For as long as I can remember in my Christian life, I have struggled with finding comfort in the Lord. Because of how I lived before Christ, my life with Christ has suffered. It is much harder for me to seek comfort in God than it is…anything/anyone/anywhere else. Having physical and tangible comfort brings me peace. When that comfort is taken away, my world falls apart. Pretending to be a functioning human being becomes hard. I begin to go through the motions of life to appear normal, but I would rather stay in bed all day. What’s the point anymore? My comforts are gone.

This is the problem with momentary satisfaction, idolatry, and physical comfort. They are not permanent. These things that I hope for, long for, and work toward will not last forever. That is a guarantee. What do we have that lasts forever? Other than student loans, I can’t think of anything. When I put my hope and faith in a human, it will ultimately lead to disappointment. They will fail me in some way, even if it’s just dying before I do, abandoning me on this earth in my old age. Christians are somehow able to find comfort in God instead of man. Somehow, Christians are able to view God as something much greater than humankind; God can provide comfort, eternal satisfaction, steadfast love, perfect affection, etc. I don’t get it. Somehow…God is their “Valentine (ew).”
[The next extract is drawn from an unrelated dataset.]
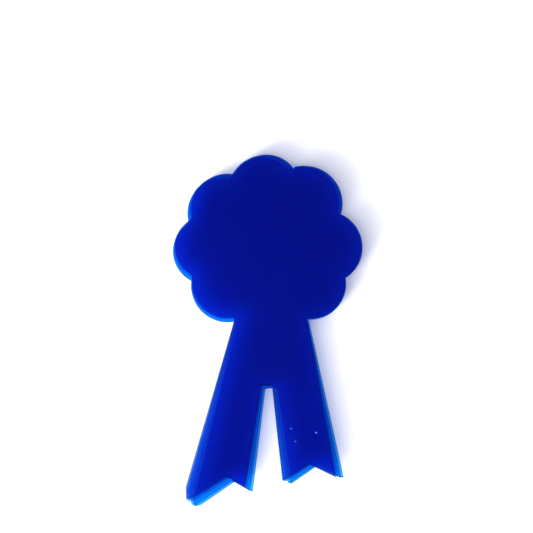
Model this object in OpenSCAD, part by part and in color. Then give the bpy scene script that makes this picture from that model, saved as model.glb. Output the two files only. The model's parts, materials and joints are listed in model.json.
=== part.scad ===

This past week, I have been breaking down walls in my heart. I have been silent. I have been practicing what Psalm 62 says as it opens up:

For God alone my soul waits in silence; from him comes my salvation. He only is my rock and my salvation, my fortress, I shall not be greatly shaken. [v. 1-2]

On most days, I could replace “God” with just about anything. “For _____ alone my soul waits in silence.” Humans, money, comfort, love, affection, etc. This week, I have been trying to learn how to be desperate for the Lord. I have been silent and I have been waiting. What I’ve discovered is that it is scary to look into the depths of your own soul. When you are silent and away from all distraction, you see things about yourself that are just plain nasty.

Part of finding comfort in God is not allowing myself to find it anywhere else. That’s the (seemingly) impossible task. I have to unlearn a way I’ve lived for almost 20 years. I have to unlearn that lasting comfort and joy comes from humans instead of God. Holy crap. That is such a task, believe me. I often feel like my efforts are worthless. My life is not changing. Then I remember how much longer 20 years is than the past few months. I am reading a book called “The Inner Voice of Love” by Henri Nouwen. I feel like he wrote it specifically for me:

Your healing is not a straight line. You must expect setbacks and regressions….do not despair, thinking that you cannot change yourself after so many years…you cannot make yourself different. Jesus came to give you a new heart, a new spirit, a new mind, and a new body.

His book, which is all about loneliness, abandonment, comfort, and his journey to find those things in Christ, has been eye-opening. This is not a struggle I am facing alone. So many people struggle with finding joy in God instead of the world. Even better, there is hope.

The way to victory is not trying to overcome your dispiriting emotions directly but in building a deeper sense of safety and at-homeness and a more incarnate knowledge that you are deeply loved.

So, Jesus isn’t my Valentine. For years and years and years, it’s always been someone or something else. But for all those years in the past, and for the rest of the years that I have on this earth, I’ve been His. That’s neat.